Maybe it could be the topic of another series but we don't need to keep all
those structures around, thanks to devm

all clk_divider, fixed_factor, gate and mux can go away
You only need to keep  the'struct clk*' you are going to use later on

at the moment it would be m25_en_clk only.

>  
>         u32                     tx_delay_ns;
Martin Blumenstingl Dec. 29, 2017, 11:40 p.m. UTC | #2
Hi Jerome,

On Fri, Dec 29, 2017 at 6:57 PM, Jerome Brunet <jbrunet@baylibre.com> wrote:
> On Thu, 2017-12-28 at 23:21 +0100, Martin Blumenstingl wrote:
>> While testing the dwmac-meson8b with an RGMII PHY on Meson8b we
>> discovered that the m25_div is not actually a divider but rather a gate.
>> This matches with the datasheet which describes bit 10 as "Generate
>> 25MHz clock for PHY". Back when the driver was written it was assumed
>> that this was a divider (which could divide by 5 or 10) because other
>> clock bits in the datasheet were documented incorrectly.
>
> Maybe this bit 10 is indeed a 5/10 divider, as amlogic claims it is.

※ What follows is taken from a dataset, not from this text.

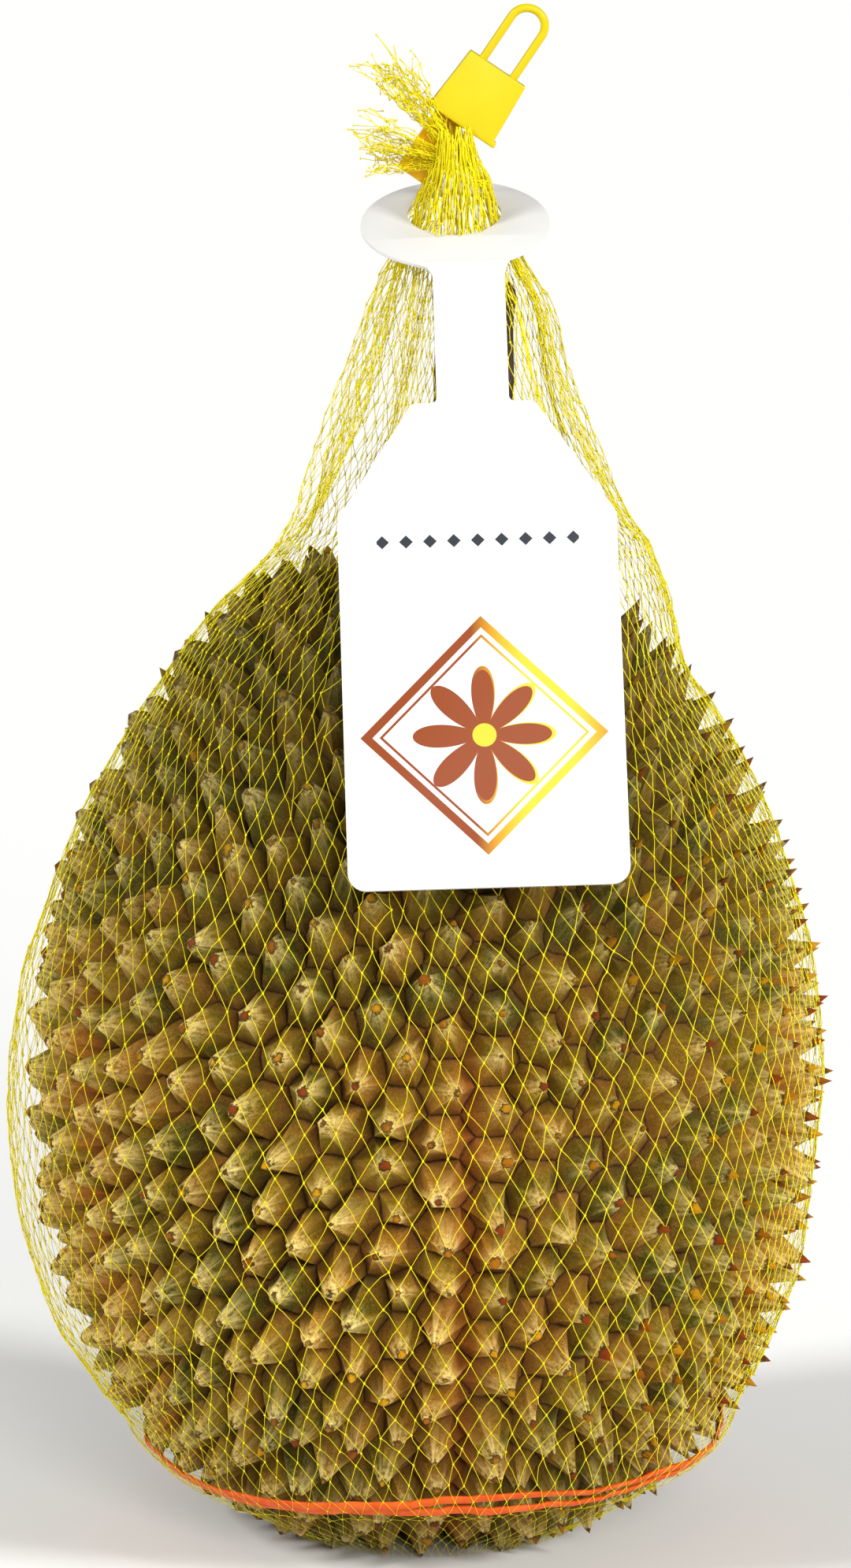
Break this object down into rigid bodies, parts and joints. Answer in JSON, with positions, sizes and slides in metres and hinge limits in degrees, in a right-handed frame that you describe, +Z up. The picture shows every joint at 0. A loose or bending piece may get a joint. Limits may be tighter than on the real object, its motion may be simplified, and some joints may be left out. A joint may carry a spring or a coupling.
{
  "type": "durian",
  "caption": "Whole spiny durian in a yellow net bag, gathered above its stalk and closed by a plastic clip, with a white swing tag and an orange rubber band.",
  "frame": {"origin": "Centre of the small flat spot that the fruit stands on.", "axes": "+X to the right of the tag as seen from the front, -Y to the front where the tag hangs, +Z up along the fruit to the clip."},
  "size_m": [0.1883, 0.188, 0.3454],
  "materials": {
    "husk": "rough olive-brown husk, velvety, with pale streaks up the spines and rust-brown tips",
    "stalk": "dark brown woody skin, matte",
    "band": "smooth orange rubber, slightly shiny",
    "net": "extruded yellow polyethylene net, slightly see-through",
    "tag": "smooth white plastic sheet with a printed ornament",
    "clip": "moulded yellow plastic, glossy"
  },
  "bodies": {
    "root": {"husk": "husk", "stalk": "stalk", "rubber_band": "band", "net_bag": "net", "net_neck": "net", "swing_tag": "tag", "clip_body": "clip", "clip_plate": "clip"}
  },
  "joints": []
}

Maybe, as
> Emiliano suggested, the output rate of div250 actually needs to be 250Mhz in
> RGMII, before being divided by 10 to produce the 25MHz of div25
>
> IOW, maybe we need this intermediate rate.
I am starting to believe that you (Emiliano and Jerome) are both right
does anyone of you have access to a scope so we can measure the actual
clock output?

> It would not be surprising, 1GBps usually requires a 125MHz clock somewhere.
this could mean that two clocks are derived from m250_div (names are
not final obviously):
- phy_ref_clk (25MHz or 50MHz)
- rgmii_tx_clk (fixed divide by 2, 125MHz)

> This is still doable:
> * Keep the divider
> * drop CLK_SET_RATE_PARENT on div25
> * call set_rate on div250 with 250MHz then on div25 with 25Mhz
yep, I will try this next
this would also be work with the assumption that the rgmii_tx_clk is
derived from m250_div

>
>>
>> Tests have shown that without bit 10 set the RTL8211F RGMII PHY on
>> Odroid-C1 (using a Meson8b SoC) does not work.
>> On GXBB and newer SoCs (where the driver was initially tested with RGMII
>> PHYs) this is not a problem because the input clock is running at 1GHz.
>> The m250_div clock's biggest possible divider is 7 (3-bit divider, with
>> value 0 being reserved). Thus we end up with a m250_div of 4 and a
>> "m25_div" of 10 (= register value 1).
>>
>> Instead it turns out that the Ethernet IP block seems to have a fixed
>> "divide by 10" clock internally. This means that bit 10 is a gate clock
>> which enables the RGMII clock output.
>>
>> This replaces the "m25_div" clock with a clock gate called "m25_en"
>> which ensures that we can set this bit to 1 whenever we enable RGMII
>> mode. This however means that we are now missing a "divide by 10" after
>> the m250_div (and before our new m25_en), otherwise the common clock
>> framework thinks that the rate of the m25_en clock is 10-times higher
>> than it is in the actual hardware. That is solved by adding a
>> fixed-factor clock which divides the m250_div output by 10.
>>
>> Fixes: 566e8251625304 ("net: stmmac: add a glue driver for the Amlogic Meson 8b / GXBB DWMAC")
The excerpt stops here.